**YOUR INSTRUCTIONS:**
Below are records; quote them exactly from the first line through the line that contains "floor.location.z = floor_z".
— BEGIN MATERIAL FOR THIS TASK —
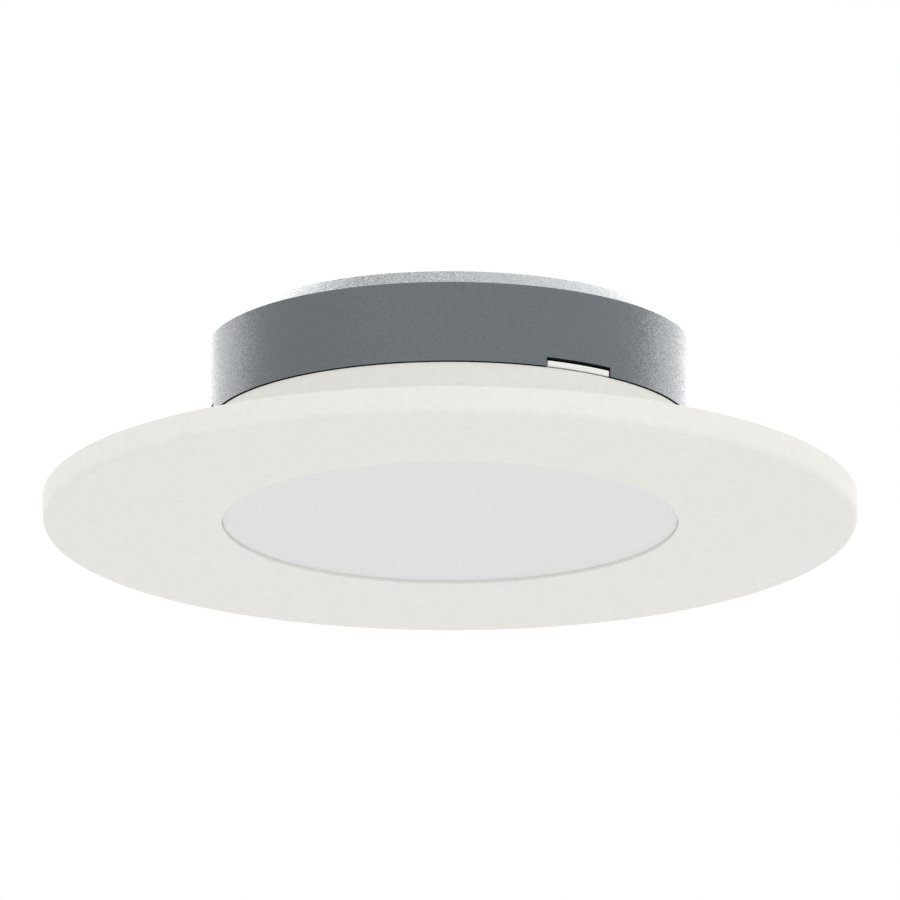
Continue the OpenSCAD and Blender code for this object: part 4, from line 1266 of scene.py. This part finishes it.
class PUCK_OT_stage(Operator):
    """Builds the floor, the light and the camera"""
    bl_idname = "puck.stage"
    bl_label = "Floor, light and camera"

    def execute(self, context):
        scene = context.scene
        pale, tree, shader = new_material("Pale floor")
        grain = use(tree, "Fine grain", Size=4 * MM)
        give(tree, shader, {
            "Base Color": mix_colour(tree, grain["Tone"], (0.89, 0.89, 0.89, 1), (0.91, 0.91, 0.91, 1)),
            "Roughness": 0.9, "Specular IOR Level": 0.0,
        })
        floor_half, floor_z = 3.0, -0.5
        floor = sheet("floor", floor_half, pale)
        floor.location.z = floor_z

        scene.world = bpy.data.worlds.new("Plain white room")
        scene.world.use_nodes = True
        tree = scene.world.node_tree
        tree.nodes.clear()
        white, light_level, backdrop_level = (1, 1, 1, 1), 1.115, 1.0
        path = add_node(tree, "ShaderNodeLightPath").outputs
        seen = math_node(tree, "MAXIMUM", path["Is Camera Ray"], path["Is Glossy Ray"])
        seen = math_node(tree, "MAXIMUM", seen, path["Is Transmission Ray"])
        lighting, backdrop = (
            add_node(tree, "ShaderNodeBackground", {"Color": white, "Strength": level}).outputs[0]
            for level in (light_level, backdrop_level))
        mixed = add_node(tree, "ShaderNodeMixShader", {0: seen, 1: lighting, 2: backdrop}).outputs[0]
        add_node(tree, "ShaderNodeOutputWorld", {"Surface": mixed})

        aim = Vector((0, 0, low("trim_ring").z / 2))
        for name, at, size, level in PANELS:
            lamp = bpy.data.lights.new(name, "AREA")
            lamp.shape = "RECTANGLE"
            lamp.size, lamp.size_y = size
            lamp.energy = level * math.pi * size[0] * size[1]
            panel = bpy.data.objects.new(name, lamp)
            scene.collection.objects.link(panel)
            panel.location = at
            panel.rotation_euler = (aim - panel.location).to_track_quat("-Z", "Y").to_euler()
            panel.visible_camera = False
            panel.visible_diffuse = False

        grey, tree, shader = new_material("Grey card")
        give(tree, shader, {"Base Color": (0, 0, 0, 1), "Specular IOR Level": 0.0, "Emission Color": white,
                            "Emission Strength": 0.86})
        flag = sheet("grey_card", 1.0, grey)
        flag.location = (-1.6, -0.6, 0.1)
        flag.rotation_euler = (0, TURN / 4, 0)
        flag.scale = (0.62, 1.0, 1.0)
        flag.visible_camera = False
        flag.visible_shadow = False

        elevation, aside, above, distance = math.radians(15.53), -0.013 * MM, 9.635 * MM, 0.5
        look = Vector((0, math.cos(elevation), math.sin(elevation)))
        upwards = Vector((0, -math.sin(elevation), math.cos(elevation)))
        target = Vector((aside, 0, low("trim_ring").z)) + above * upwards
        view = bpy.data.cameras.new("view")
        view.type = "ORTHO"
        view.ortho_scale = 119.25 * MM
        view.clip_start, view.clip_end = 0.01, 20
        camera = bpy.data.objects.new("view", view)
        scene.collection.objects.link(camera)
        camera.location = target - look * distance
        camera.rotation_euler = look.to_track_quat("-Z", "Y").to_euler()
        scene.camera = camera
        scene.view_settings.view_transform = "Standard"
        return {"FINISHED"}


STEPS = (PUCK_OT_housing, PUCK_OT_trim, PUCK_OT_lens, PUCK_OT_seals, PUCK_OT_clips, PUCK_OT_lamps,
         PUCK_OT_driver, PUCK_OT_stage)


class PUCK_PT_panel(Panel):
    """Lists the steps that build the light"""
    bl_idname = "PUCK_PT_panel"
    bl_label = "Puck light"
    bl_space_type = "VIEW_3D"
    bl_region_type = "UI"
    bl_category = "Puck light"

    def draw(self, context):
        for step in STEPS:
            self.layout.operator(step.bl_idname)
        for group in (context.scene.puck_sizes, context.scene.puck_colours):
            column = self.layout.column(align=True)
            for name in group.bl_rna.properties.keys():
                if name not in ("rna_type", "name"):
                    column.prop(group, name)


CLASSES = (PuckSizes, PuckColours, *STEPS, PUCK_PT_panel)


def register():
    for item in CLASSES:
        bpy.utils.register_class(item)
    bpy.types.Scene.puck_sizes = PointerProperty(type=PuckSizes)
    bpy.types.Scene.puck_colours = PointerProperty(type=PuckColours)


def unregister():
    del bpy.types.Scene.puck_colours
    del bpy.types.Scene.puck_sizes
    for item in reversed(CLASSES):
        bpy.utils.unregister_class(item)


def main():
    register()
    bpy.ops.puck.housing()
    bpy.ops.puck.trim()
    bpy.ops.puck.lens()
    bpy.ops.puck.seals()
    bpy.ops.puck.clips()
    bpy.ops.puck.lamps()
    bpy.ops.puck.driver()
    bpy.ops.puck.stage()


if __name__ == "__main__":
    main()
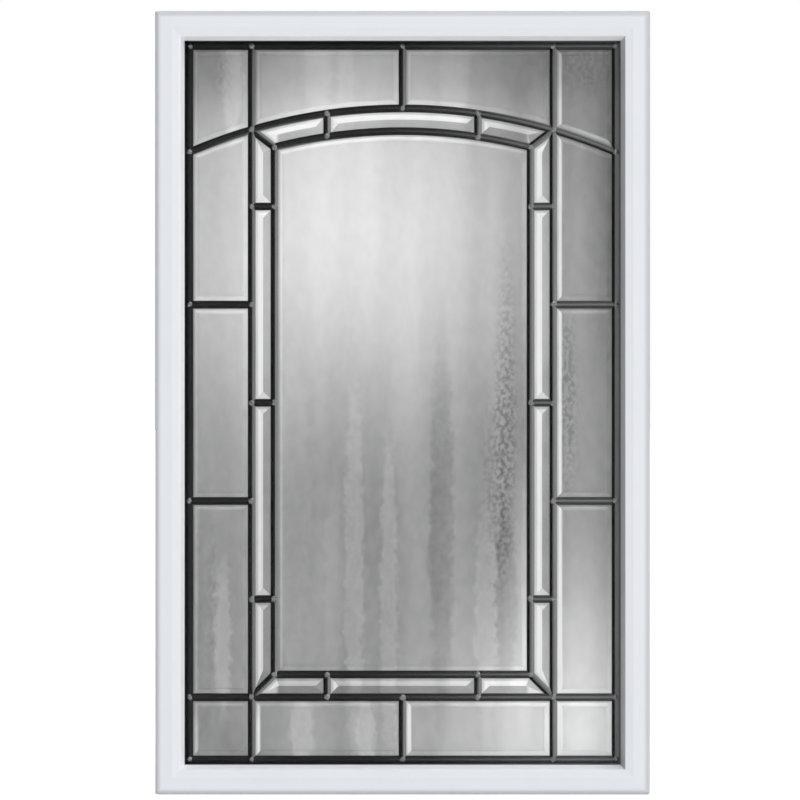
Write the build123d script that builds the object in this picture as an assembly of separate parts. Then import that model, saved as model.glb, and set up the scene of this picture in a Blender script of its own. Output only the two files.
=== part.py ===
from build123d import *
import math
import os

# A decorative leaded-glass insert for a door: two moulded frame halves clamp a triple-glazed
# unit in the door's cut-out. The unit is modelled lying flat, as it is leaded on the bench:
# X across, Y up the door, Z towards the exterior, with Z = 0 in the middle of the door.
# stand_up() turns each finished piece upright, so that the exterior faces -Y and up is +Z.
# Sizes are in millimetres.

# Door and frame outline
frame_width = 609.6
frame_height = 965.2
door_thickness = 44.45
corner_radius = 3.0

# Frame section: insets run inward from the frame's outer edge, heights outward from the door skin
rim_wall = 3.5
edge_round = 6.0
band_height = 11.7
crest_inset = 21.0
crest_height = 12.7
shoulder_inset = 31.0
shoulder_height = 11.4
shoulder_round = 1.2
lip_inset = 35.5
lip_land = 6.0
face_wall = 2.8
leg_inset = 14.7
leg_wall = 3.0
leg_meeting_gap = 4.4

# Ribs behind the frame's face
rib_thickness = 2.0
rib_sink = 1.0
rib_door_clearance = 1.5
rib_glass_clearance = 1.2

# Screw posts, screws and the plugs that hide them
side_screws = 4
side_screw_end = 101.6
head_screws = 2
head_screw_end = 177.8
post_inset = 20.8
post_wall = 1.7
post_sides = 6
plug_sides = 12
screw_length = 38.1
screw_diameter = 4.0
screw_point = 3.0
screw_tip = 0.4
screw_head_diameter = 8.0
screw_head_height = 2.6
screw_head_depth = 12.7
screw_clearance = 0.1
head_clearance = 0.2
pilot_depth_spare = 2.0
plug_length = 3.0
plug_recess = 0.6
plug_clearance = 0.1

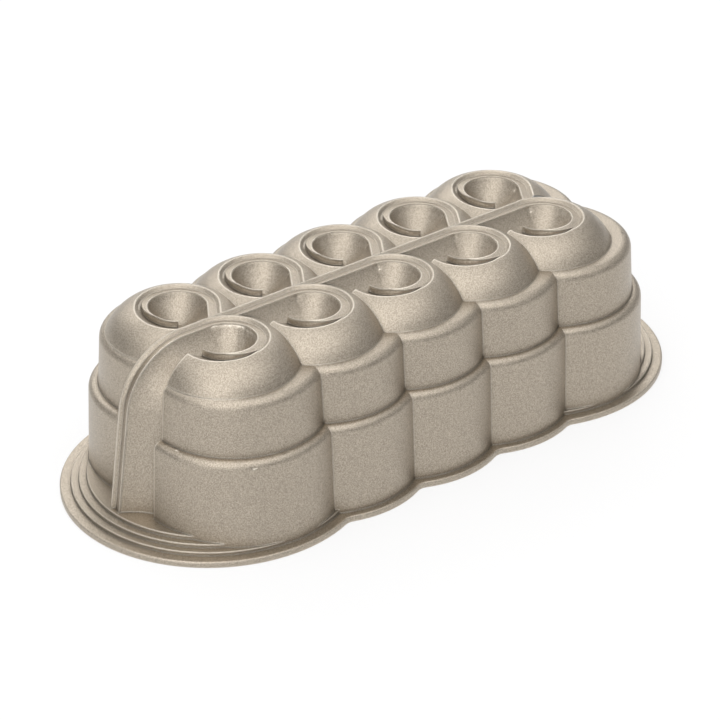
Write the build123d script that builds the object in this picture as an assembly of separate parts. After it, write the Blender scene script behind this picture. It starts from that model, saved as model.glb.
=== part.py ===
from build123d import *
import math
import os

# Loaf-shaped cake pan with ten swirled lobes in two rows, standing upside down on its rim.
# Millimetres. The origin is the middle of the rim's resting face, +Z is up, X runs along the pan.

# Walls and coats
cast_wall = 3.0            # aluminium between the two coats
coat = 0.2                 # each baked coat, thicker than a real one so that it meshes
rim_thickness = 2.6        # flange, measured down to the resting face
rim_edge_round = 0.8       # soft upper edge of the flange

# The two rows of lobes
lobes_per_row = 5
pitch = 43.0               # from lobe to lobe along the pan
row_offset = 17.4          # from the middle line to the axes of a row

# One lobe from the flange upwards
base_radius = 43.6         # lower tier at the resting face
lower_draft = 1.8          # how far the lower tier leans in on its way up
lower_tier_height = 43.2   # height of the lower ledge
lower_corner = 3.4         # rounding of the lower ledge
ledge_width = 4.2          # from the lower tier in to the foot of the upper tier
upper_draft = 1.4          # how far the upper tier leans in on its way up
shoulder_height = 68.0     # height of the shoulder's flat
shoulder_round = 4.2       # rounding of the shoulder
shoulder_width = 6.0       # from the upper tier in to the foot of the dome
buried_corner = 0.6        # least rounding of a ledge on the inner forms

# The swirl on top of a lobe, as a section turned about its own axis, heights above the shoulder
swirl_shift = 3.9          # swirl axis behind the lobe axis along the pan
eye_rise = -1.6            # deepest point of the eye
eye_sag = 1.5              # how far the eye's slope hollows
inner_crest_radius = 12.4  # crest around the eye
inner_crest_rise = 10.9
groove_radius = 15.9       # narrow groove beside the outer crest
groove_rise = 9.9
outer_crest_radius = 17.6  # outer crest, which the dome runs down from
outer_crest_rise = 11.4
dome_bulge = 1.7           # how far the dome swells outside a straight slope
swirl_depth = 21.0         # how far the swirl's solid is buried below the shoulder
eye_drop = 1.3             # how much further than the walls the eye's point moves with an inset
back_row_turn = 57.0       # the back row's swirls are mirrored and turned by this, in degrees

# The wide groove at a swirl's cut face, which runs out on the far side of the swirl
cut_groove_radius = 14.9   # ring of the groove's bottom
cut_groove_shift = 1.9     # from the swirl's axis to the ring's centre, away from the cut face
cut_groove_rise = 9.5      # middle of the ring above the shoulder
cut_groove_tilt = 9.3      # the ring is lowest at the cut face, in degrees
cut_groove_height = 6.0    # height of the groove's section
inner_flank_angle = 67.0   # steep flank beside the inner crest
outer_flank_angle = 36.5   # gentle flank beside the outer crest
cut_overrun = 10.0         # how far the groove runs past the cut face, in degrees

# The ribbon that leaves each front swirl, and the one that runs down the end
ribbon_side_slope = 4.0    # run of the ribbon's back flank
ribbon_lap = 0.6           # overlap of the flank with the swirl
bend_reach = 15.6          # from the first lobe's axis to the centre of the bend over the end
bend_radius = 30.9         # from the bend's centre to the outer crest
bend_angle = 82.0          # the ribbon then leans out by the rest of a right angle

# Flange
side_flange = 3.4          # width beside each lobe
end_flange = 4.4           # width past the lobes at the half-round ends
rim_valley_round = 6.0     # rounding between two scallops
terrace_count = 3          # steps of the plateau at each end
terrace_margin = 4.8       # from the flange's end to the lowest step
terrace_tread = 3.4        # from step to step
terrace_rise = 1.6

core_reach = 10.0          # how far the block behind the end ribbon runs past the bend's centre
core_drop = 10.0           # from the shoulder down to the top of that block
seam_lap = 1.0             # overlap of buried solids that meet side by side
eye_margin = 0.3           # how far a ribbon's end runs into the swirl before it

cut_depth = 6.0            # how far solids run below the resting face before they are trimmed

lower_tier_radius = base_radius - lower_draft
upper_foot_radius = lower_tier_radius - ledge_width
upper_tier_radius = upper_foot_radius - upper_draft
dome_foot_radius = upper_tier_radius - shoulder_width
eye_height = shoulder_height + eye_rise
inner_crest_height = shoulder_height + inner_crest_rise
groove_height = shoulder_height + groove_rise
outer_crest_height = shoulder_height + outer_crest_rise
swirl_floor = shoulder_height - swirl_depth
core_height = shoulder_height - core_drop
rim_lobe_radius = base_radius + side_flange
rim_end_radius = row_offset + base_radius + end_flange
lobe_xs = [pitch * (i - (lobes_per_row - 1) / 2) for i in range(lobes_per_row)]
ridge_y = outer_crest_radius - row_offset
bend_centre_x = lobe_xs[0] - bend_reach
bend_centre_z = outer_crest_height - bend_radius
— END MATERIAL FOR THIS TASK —
**WRITTEN ANSWER:**
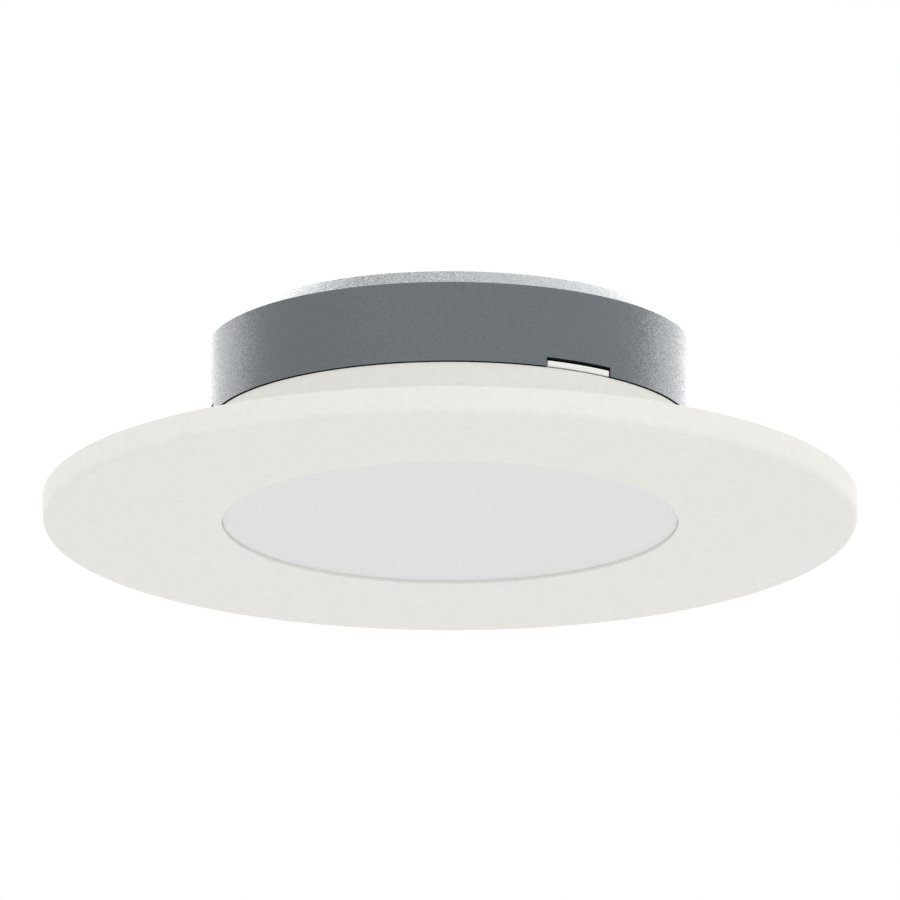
Continue the OpenSCAD and Blender code for this object: part 4, from line 1266 of scene.py. This part finishes it.
class PUCK_OT_stage(Operator):
    """Builds the floor, the light and the camera"""
    bl_idname = "puck.stage"
    bl_label = "Floor, light and camera"

    def execute(self, context):
        scene = context.scene
        pale, tree, shader = new_material("Pale floor")
        grain = use(tree, "Fine grain", Size=4 * MM)
        give(tree, shader, {
            "Base Color": mix_colour(tree, grain["Tone"], (0.89, 0.89, 0.89, 1), (0.91, 0.91, 0.91, 1)),
            "Roughness": 0.9, "Specular IOR Level": 0.0,
        })
        floor_half, floor_z = 3.0, -0.5
        floor = sheet("floor", floor_half, pale)
        floor.location.z = floor_z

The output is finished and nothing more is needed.